Recently, an aphorism popped up in my Instagram feed, that said (I’m paraphrasing, and I can’t actually find it…) to pay attention to barriers, to obstacles, to closed doors, because they are keeping you out of spaces that aren’t safe for you. I often feel like I have to try to overcome them, to try harder, be better, function like everyone else at a great cost to myself, to try to prove that I have value. I’m now looking at the barriers for me to stay in academia: the drastic reduction of jobs in my field over the past ten years, with no signs of improvement; the precariousness of adjuncting even under the best of circumstances; the exhaustion and anger and worthlessness and sorrow I experience from institutional exclusion and ableism. And I see that, at least for now, I have to take these as indications that this is a space that is dangerous for me to continue to try to be in.

And I’m sorry, not just for me, for the life I had imagined I’d have, for the joy I find in teaching, and in research, and in academic inquiry, but for the students I might have had. I’m very open with my students about my identity markers, which include being physically disabled and neurodivergent. Last semester, I had a student take my class specifically because she had experienced so much ableism based on her neurodivergence, she felt my class was one of the places she could create work to her fullest potential, simply because I had a basic understanding of neurodivergence and disability theory. Every semester I meet with students who are queer, or trans, or students of color, or students from colonized backgrounds (Puerto Rican, Native, etc.), students who have few other people to ask for support, mentorship, guidance in even this most progressive, inclusive, diverse of Ivy league academic institutions.

There was an article I came across recently about the disproportional burden on faculty from marginalized backgrounds, specifically because there are so few of them, and so many students who needed mentorship and support from people who share their lived experiences.

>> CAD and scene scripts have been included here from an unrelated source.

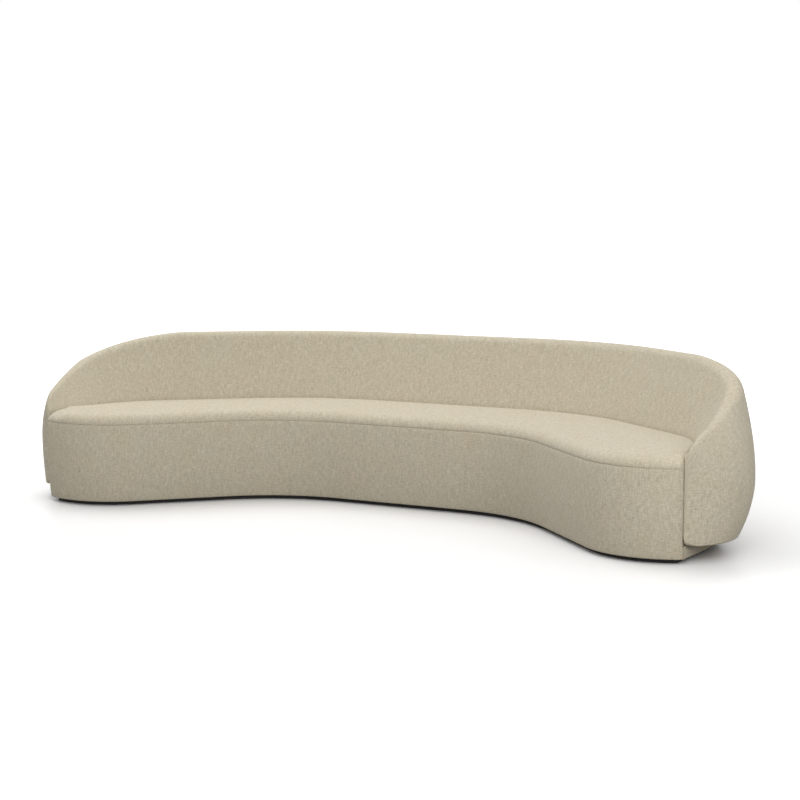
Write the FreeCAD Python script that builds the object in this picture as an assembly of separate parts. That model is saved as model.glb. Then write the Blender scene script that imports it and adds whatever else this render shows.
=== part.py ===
"""Curved sofa: an upholstered seat platform and a wrap-round back that slopes down into two arms.

Everything is placed from two plan lines. The front line is the bottom edge of the seat's front.
The back line is where the seat meets the back, and it runs forward along each arm to the corner.
Millimetres, +Z up, +X to the sitter's left, the seat's front towards -Y.
"""
import FreeCAD
import Part
import math
import os

from FreeCAD import Vector

# Plan of the seat's front line, from the middle to the lobe that ends at one corner
FRONT_FLAT = 331.0
HOLLOW_RADIUS = 700.0
HOLLOW_TURN = 44.6
LOBE_RADIUS = 375.0
CORNER_INSET = 4.0
CORNER_REACH = 8.5

# Plan of the back line, from the middle to the front end of one arm
SEAT_DEPTH = 529.0
BACK_FLAT = 396.0
BACK_RADIUS = 967.0
BACK_TURN = 39.4
BACK_WING = 449.0
ARM_RADIUS = 490.0
ARM_TURN = 38.6
ARM_STRAIGHT = 334.0

# Seat heights and front face
PLINTH_HEIGHT = 20.0
SEAT_HEIGHT = 438.0
SEAM_DROP = 49.0
SEAM_HEIGHT = SEAT_HEIGHT - SEAM_DROP
SEAT_CROWN = 9.0
EDGE_RADIUS = 52.0
SEAM_OVERHANG = 18.0
BULGE_RISE = 13.0
CORNER_RADIUS = 25.0

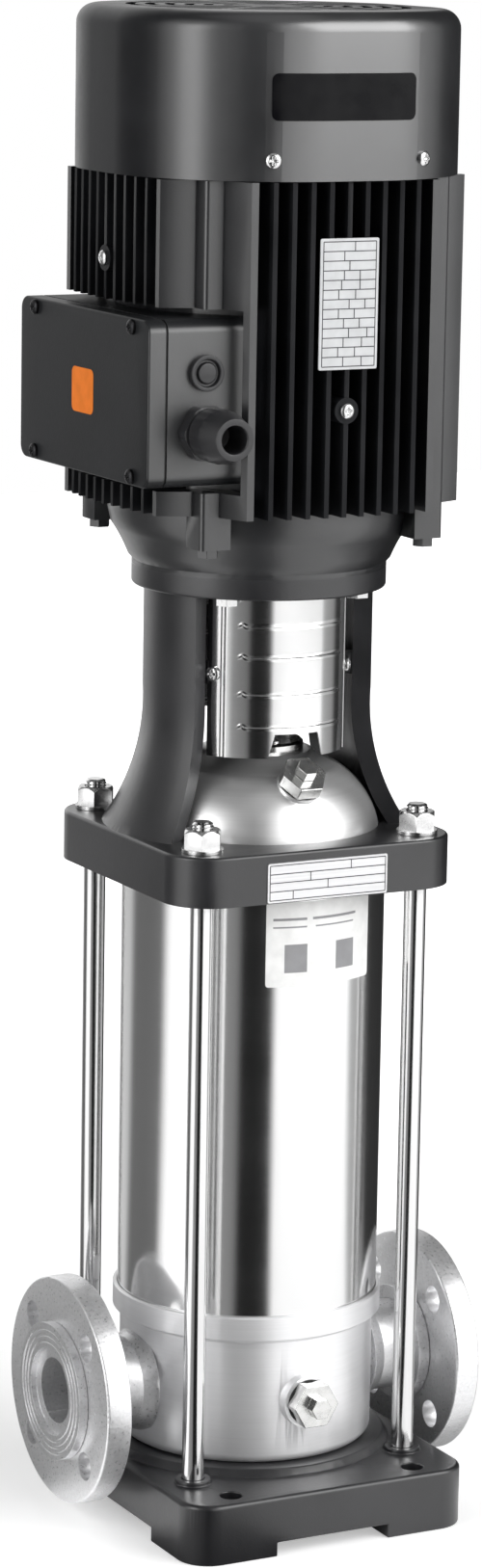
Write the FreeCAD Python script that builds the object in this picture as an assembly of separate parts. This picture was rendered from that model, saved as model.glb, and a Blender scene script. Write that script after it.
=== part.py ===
import FreeCAD
import Part
import math
import os

from FreeCAD import Vector

# Vertical multistage pump: base, stainless pump stack, motor stool and flanged motor.
# Millimetres. Origin at floor level on the pump axis, +Z up, ports along X, front towards -Y.

# Pump casing and sleeve
HOUSING_R = 81.5
HOUSING_WALL = 4.0
HOUSING_FLOOR = 5.0
HOUSING_ROUND = 6.0
HOUSING_HEADROOM = 10.0
SLEEVE_STEP = 2.0
SLEEVE_WALL = 1.5
SLEEVE_LENGTH = 294.0
SEAT_RING_WIDTH = 2.8
SEAT_RING_HEIGHT = 18.0
SEAT_RING_LEDGE = 6.0
SEAT_RING_SLOPE = 3.0
CORD_R = 0.65
CORD_GROOVE_WIDTH = 3.0
CORD_GROOVE_DEPTH = 1.2
CORD_INSET = 4.0

# Ports with lap rings and loose flanges
PORT_BORE_R = 21.0
PORT_RISE = 41.0
PORT_REACH = 58.5
PORT_STEP = 7.0
PORT_STEP_DEPTH = 4.0
STUB_WALL = 8.0
STUB_FLARE = 5.0
STUB_FLARE_LENGTH = 9.0
LAP_WIDTH = 15.0
LAP_THICK = 6.0
LAP_GROOVES = 3
LAP_GROOVE_PITCH = 4.0
LAP_GROOVE_WIDTH = 1.6
LAP_GROOVE_DEPTH = 0.6
FLANGE_R = 72.5
FLANGE_THICK = 17.0
FLANGE_PCD = 110.0
FLANGE_HOLE_R = 9.0
FLANGE_HOLES = 4
FLANGE_ROUND = 1.5
RETAINER_WALL = 9.0
RETAINER_WIDTH = 8.0

# Base
BASE_TOP = 39.0
BASE_MARGIN_X = 24.0
BASE_MARGIN_Y = 48.0
BASE_CORNER_R = 21.0
BASE_EDGE_ROUND = 3.0
BASE_FOOT_WIDTH_X = 60.0
BASE_FOOT_WIDTH_Y = 58.5
BASE_FOOT_HEIGHT = 9.0
BASE_PAD_STEP = 8.5
BASE_PAD_SLOPE = 4.0
BASE_PAD_HEIGHT = 5.0
ANCHOR_EDGE_X = 34.5
ANCHOR_EDGE_Y = 16.0
ANCHOR_HOLE_R = 7.0
ROD_BOSS_R = 11.5
ROD_BOSS_HEIGHT = 3.0

# Plugs with bleed spindles
PLUG_BOSS_WALL = 9.0
DRAIN_BOSS_LENGTH = 6.0
DRAIN_HEX = 27.0
DRAIN_HEX_LENGTH = 10.0
PLUG_THREAD_R = 8.0
PLUG_THREAD_LENGTH = 9.0
SPINDLE_HEX = 12.0
SPINDLE_HEX_LENGTH = 7.0
SPINDLE_R = 3.0
SPINDLE_REACH = 4.0
VENT_TILT = 40.0
VENT_RADIUS = 57.0
VENT_DROP = 7.0
VENT_HEX = 26.0
VENT_HEX_LENGTH = 9.0
VENT_BOSS_RISE = 4.5

# Hydraulic stack
STAGES = 9
STAGE_PITCH = 27.5
STACK_RISE = 16.0
ANNULUS = 14.0
CHAMBER_WALL = 2.0
POT_MARGIN = 14.0
POT_WALL = 2.0
POT_LID = 4.0
DUCT_STEP = 1.5
EYE_R = 24.0
IMPELLER_MARGIN = 13.0
SHROUD = 1.5
BLADES = 6
BLADE_HEIGHT = 8.0
BLADE_THICK = 1.6
BLADE_SWEEP = 62.0
GUIDE_VANES = 8
GUIDE_VANE_THICK = 2.0
GUIDE_VANE_SWEEP = -55.0
GUIDE_SPACE = 8.0
IMPELLER_RISE = 3.0
PUMP_SHAFT_R = 8.0
SPACER_WALL = 3.0
BUSH_WALL = 4.0
BUSH_HOLDER_WALL = 3.0
BUSH_LENGTH = 12.0
SHAFT_NUT_HEX = 24.0
SHAFT_NUT_HEIGHT = 10.0
STRAPS = 4
STRAP_WIDTH = 16.0
STRAP_THICK = 2.0
STRAP_HOOK = 5.0
TOP_CHAMBER_HEIGHT = 20.0
OUTLET_WINDOWS = 8
OUTLET_WINDOW_WIDTH = 34.0

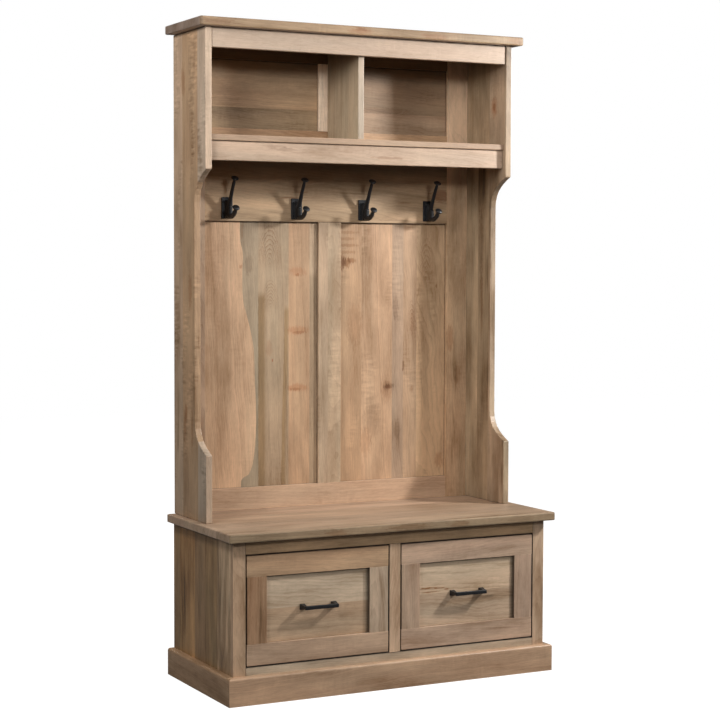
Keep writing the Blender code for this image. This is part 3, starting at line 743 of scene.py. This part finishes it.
def show_hutch():
    """The hutch's sides, crown, shelf and divider."""
    wood(
        "hutch_side_left", "z", 11, curl=1.0, rings=0.6, streaks=0.9, blotches=1.0, mineral=0.7,
        spots=[
            ((-0.506, 0.142, 0.79), (0.030, 0.012), 0.8, BROWN),
            ((-0.506, 0.150, 0.752), (0.060, 0.010), 0.6, BROWN),
            ((-0.506, 0.096, 0.742), (0.070, 0.006), 0.7, BROWN),
            ((-0.506, 0.160, 1.755), (0.050, 0.020), 0.6, BROWN),
            ((-0.506, 0.109, 1.147), (0.060, 0.016), 0.6, BROWN),
        ],
        # Painted shade along the top, under the crown's overhang
        dims=[("z+", 0.010, 0.5, -0.009)],
    )
    wood(
        "hutch_side_right", "z", 12, curl=0.3, streaks=1.3, mineral=1.3, blotches=1.6,
        spots=[
            ((0.487, 0.0586, 1.711), (0.036, 0.018), 0.9, RED),
            ((0.487, 0.0586, 1.711), (0.018, 0.008), 0.9, BROWN),
            ((0.487, 0.050, 1.780), (0.050, 0.022), 0.45, SMOKE),
            ((0.487, 0.080, 1.645), (0.040, 0.030), 0.40, SMOKE),
            ((0.487, 0.1314, 1.2845), (0.110, 0.018), 0.8, SMOKE),
            ((0.487, 0.150, 1.440), (0.070, 0.030), 0.6, SMOKE),
            ((0.487, 0.120, 0.760), (0.080, 0.020), 0.6, SMOKE),
            ((0.487, 0.126, 1.100), (0.120, 0.008), 0.7, BROWN),
        ],
        # Painted shade, deepest at the top, falling from the crown
        dims=[("z+", (0.0, 0.150), 0.35, -0.009)],
    )
    wood(
        "crown_top", "x", 21, curl=0.5, blotches=1.0, mineral=0.8, dims=[("x-", 0.012, 0.6, None)],
        spots=marks(
            -0.037,
            (-0.025, 1.903, 0.045, 0.012, 0.7, RED),
            (-0.025, 1.908, 0.020, 0.006, 0.6, BROWN),
            (0.222, 1.902, 0.050, 0.010, 0.6, RED),
            (-0.480, 1.905, 0.060, 0.012, 0.6, BROWN),
            (0.505, 1.904, 0.030, 0.014, 0.6, RED),
        ),
    )
    wood(
        "crown_rail", "x", 22, streaks=0.15, rings=0.3, grey=0.5, mineral=0.1, blotches=0.25,
        # Painted shade under the crown's top and at the ends against the sides
        dims=[("z+", 0.005, 0.45, None), ("x+", 0.003, 0.5, None), ("x-", 0.003, 0.6, None)],
    )
    wood("cubby_shelf", "x", 23, streaks=0.5)
    wood(
        "shelf_apron", "x", 24, streaks=0.5, rings=0.6, mineral=0.5, grey=0.6, blotches=0.6,
        # Painted shade under the shelf's nosing and at the right end beside the hutch side
        dims=[("z+", 0.004, 0.55, None), ("x+", 0.003, 0.6, None)],
        spots=marks(
            0.007,
            (-0.250, 1.555, 0.050, 0.006, 0.6, SMOKE),
            (-0.286, 1.562, 0.040, 0.005, 0.6, SMOKE),
            (0.087, 1.539, 0.060, 0.005, 0.5, BROWN),
        ),
    )
    wood(
        "cubby_divider", "z", 25, streaks=1.1, mineral=0.8, blotches=0.9,
        # Painted shade falling from the crown down the divider
        dims=[("z+", (0.0, 0.180), 0.35, 0.015)],
    )


# Where the sapwood of the left back panel's first board begins, as (x, z)
SAPWOOD_LINE = (
    (-0.2935, 0.520), (-0.2935, 0.565), (-0.2687, 0.586), (-0.2509, 0.640), (-0.2445, 0.720),
    (-0.2440, 0.790), (-0.2478, 0.868), (-0.2508, 0.955), (-0.2596, 1.010), (-0.2731, 1.064),
    (-0.2875, 1.129), (-0.2889, 1.193), (-0.2870, 1.247), (-0.2960, 1.301), (-0.2960, 1.360),
)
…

This study included how much that disproportional burden falls on adjunct or precarious professors, because so few professors from marginalized backgrounds ever make it into the tenure track, much less receive tenure. I think about that study, and about ableism, and capitalism, and colonialism, and all of the isms that make up the kyriarchy, and I feel heartbroken. And I am beginning to accept that those closed doors are closed for a reason, and that reason isn’t only about exclusion, but perhaps I can learn to see it as preservation—signals that are keeping me out of spaces that could be even more dangerous for me.